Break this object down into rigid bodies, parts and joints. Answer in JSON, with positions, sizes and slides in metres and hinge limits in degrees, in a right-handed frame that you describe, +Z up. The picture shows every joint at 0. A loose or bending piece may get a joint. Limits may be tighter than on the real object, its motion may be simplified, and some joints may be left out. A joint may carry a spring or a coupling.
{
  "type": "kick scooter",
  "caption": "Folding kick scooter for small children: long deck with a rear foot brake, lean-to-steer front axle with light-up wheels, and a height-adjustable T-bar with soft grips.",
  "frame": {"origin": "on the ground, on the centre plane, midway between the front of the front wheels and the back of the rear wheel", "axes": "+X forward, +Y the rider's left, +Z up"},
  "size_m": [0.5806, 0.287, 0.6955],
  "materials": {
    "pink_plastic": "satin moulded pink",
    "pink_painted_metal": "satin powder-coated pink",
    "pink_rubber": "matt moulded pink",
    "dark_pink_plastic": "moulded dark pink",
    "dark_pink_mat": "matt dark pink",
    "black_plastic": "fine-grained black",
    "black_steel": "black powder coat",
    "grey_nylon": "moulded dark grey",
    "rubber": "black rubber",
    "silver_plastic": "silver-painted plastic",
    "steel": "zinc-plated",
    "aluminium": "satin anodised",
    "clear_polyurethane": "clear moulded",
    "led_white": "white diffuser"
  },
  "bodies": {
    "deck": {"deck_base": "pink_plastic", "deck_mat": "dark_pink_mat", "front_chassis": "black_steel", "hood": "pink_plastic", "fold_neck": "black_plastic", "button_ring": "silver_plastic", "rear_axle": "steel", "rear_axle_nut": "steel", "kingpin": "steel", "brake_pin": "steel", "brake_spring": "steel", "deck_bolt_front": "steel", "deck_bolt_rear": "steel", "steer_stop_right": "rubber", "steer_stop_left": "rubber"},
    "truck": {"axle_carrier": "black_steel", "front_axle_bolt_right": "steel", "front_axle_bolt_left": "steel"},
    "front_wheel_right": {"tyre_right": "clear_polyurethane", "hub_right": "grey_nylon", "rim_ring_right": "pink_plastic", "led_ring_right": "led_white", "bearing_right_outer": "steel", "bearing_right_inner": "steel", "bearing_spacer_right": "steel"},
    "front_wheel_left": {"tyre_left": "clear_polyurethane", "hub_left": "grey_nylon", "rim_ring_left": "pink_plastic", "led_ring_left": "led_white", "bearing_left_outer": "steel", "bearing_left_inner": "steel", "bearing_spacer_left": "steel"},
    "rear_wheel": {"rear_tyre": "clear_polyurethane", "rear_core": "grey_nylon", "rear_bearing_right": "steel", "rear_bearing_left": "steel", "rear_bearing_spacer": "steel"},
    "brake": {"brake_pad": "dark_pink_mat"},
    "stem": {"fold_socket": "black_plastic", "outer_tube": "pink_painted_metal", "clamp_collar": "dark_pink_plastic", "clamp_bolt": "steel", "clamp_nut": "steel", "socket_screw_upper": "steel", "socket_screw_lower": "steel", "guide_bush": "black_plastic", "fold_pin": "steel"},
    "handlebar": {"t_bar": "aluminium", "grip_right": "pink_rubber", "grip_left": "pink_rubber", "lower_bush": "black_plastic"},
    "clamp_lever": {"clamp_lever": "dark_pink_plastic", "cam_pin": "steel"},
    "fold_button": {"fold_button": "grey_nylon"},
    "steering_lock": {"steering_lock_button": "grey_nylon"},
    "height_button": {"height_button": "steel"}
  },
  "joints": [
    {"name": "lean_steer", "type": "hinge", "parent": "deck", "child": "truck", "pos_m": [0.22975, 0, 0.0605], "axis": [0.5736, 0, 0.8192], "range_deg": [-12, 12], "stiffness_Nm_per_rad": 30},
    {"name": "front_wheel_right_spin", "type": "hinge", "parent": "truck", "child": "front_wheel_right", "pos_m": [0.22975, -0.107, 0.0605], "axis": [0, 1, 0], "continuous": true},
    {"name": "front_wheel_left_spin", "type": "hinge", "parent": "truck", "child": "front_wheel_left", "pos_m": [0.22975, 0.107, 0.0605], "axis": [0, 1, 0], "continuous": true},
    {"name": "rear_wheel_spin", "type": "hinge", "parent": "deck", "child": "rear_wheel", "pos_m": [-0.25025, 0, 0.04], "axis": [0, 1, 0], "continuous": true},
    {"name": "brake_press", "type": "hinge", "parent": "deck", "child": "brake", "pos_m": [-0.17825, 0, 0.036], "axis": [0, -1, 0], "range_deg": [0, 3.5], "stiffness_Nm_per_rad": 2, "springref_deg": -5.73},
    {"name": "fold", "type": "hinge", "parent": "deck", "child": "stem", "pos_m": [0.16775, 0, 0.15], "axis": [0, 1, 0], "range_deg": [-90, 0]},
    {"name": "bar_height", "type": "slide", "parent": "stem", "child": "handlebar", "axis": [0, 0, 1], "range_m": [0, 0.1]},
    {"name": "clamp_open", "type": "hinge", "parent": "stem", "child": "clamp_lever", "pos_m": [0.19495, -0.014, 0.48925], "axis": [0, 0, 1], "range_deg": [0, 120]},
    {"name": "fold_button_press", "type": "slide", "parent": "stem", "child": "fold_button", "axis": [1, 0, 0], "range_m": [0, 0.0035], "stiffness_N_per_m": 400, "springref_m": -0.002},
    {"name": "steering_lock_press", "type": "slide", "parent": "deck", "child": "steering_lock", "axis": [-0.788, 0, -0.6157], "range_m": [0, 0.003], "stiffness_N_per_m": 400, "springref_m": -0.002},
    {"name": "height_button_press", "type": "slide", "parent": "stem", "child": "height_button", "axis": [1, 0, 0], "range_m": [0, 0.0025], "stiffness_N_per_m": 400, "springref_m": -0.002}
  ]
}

##############################

- _Given task_
Using the listing above, retype each line exactly.

- _Exercise answer_
Break this object down into rigid bodies, parts and joints. Answer in JSON, with positions, sizes and slides in metres and hinge limits in degrees, in a right-handed frame that you describe, +Z up. The picture shows every joint at 0. A loose or bending piece may get a joint. Limits may be tighter than on the real object, its motion may be simplified, and some joints may be left out. A joint may carry a spring or a coupling.
{
  "type": "kick scooter",
  "caption": "Folding kick scooter for small children: long deck with a rear foot brake, lean-to-steer front axle with light-up wheels, and a height-adjustable T-bar with soft grips.",
  "frame": {"origin": "on the ground, on the centre plane, midway between the front of the front wheels and the back of the rear wheel", "axes": "+X forward, +Y the rider's left, +Z up"},
  "size_m": [0.5806, 0.287, 0.6955],
  "materials": {
    "pink_plastic": "satin moulded pink",
    "pink_painted_metal": "satin powder-coated pink",
    "pink_rubber": "matt moulded pink",
    "dark_pink_plastic": "moulded dark pink",
    "dark_pink_mat": "matt dark pink",
    "black_plastic": "fine-grained black",
    "black_steel": "black powder coat",
    "grey_nylon": "moulded dark grey",
    "rubber": "black rubber",
    "silver_plastic": "silver-painted plastic",
    "steel": "zinc-plated",
    "aluminium": "satin anodised",
    "clear_polyurethane": "clear moulded",
    "led_white": "white diffuser"
  },
  "bodies": {
    "deck": {"deck_base": "pink_plastic", "deck_mat": "dark_pink_mat", "front_chassis": "black_steel", "hood": "pink_plastic", "fold_neck": "black_plastic", "button_ring": "silver_plastic", "rear_axle": "steel", "rear_axle_nut": "steel", "kingpin": "steel", "brake_pin": "steel", "brake_spring": "steel", "deck_bolt_front": "steel", "deck_bolt_rear": "steel", "steer_stop_right": "rubber", "steer_stop_left": "rubber"},
    "truck": {"axle_carrier": "black_steel", "front_axle_bolt_right": "steel", "front_axle_bolt_left": "steel"},
    "front_wheel_right": {"tyre_right": "clear_polyurethane", "hub_right": "grey_nylon", "rim_ring_right": "pink_plastic", "led_ring_right": "led_white", "bearing_right_outer": "steel", "bearing_right_inner": "steel", "bearing_spacer_right": "steel"},
    "front_wheel_left": {"tyre_left": "clear_polyurethane", "hub_left": "grey_nylon", "rim_ring_left": "pink_plastic", "led_ring_left": "led_white", "bearing_left_outer": "steel", "bearing_left_inner": "steel", "bearing_spacer_left": "steel"},
    "rear_wheel": {"rear_tyre": "clear_polyurethane", "rear_core": "grey_nylon", "rear_bearing_right": "steel", "rear_bearing_left": "steel", "rear_bearing_spacer": "steel"},
    "brake": {"brake_pad": "dark_pink_mat"},
    "stem": {"fold_socket": "black_plastic", "outer_tube": "pink_painted_metal", "clamp_collar": "dark_pink_plastic", "clamp_bolt": "steel", "clamp_nut": "steel", "socket_screw_upper": "steel", "socket_screw_lower": "steel", "guide_bush": "black_plastic", "fold_pin": "steel"},
    "handlebar": {"t_bar": "aluminium", "grip_right": "pink_rubber", "grip_left": "pink_rubber", "lower_bush": "black_plastic"},
    "clamp_lever": {"clamp_lever": "dark_pink_plastic", "cam_pin": "steel"},
    "fold_button": {"fold_button": "grey_nylon"},
    "steering_lock": {"steering_lock_button": "grey_nylon"},
    "height_button": {"height_button": "steel"}
  },
  "joints": [
    {"name": "lean_steer", "type": "hinge", "parent": "deck", "child": "truck", "pos_m": [0.22975, 0, 0.0605], "axis": [0.5736, 0, 0.8192], "range_deg": [-12, 12], "stiffness_Nm_per_rad": 30},
    {"name": "front_wheel_right_spin", "type": "hinge", "parent": "truck", "child": "front_wheel_right", "pos_m": [0.22975, -0.107, 0.0605], "axis": [0, 1, 0], "continuous": true},
    {"name": "front_wheel_left_spin", "type": "hinge", "parent": "truck", "child": "front_wheel_left", "pos_m": [0.22975, 0.107, 0.0605], "axis": [0, 1, 0], "continuous": true},
    {"name": "rear_wheel_spin", "type": "hinge", "parent": "deck", "child": "rear_wheel", "pos_m": [-0.25025, 0, 0.04], "axis": [0, 1, 0], "continuous": true},
    {"name": "brake_press", "type": "hinge", "parent": "deck", "child": "brake", "pos_m": [-0.17825, 0, 0.036], "axis": [0, -1, 0], "range_deg": [0, 3.5], "stiffness_Nm_per_rad": 2, "springref_deg": -5.73},
    {"name": "fold", "type": "hinge", "parent": "deck", "child": "stem", "pos_m": [0.16775, 0, 0.15], "axis": [0, 1, 0], "range_deg": [-90, 0]},
    {"name": "bar_height", "type": "slide", "parent": "stem", "child": "handlebar", "axis": [0, 0, 1], "range_m": [0, 0.1]},
    {"name": "clamp_open", "type": "hinge", "parent": "stem", "child": "clamp_lever", "pos_m": [0.19495, -0.014, 0.48925], "axis": [0, 0, 1], "range_deg": [0, 120]},
    {"name": "fold_button_press", "type": "slide", "parent": "stem", "child": "fold_button", "axis": [1, 0, 0], "range_m": [0, 0.0035], "stiffness_N_per_m": 400, "springref_m": -0.002},
    {"name": "steering_lock_press", "type": "slide", "parent": "deck", "child": "steering_lock", "axis": [-0.788, 0, -0.6157], "range_m": [0, 0.003], "stiffness_N_per_m": 400, "springref_m": -0.002},
    {"name": "height_button_press", "type": "slide", "parent": "stem", "child": "height_button", "axis": [1, 0, 0], "range_m": [0, 0.0025], "stiffness_N_per_m": 400, "springref_m": -0.002}
  ]
}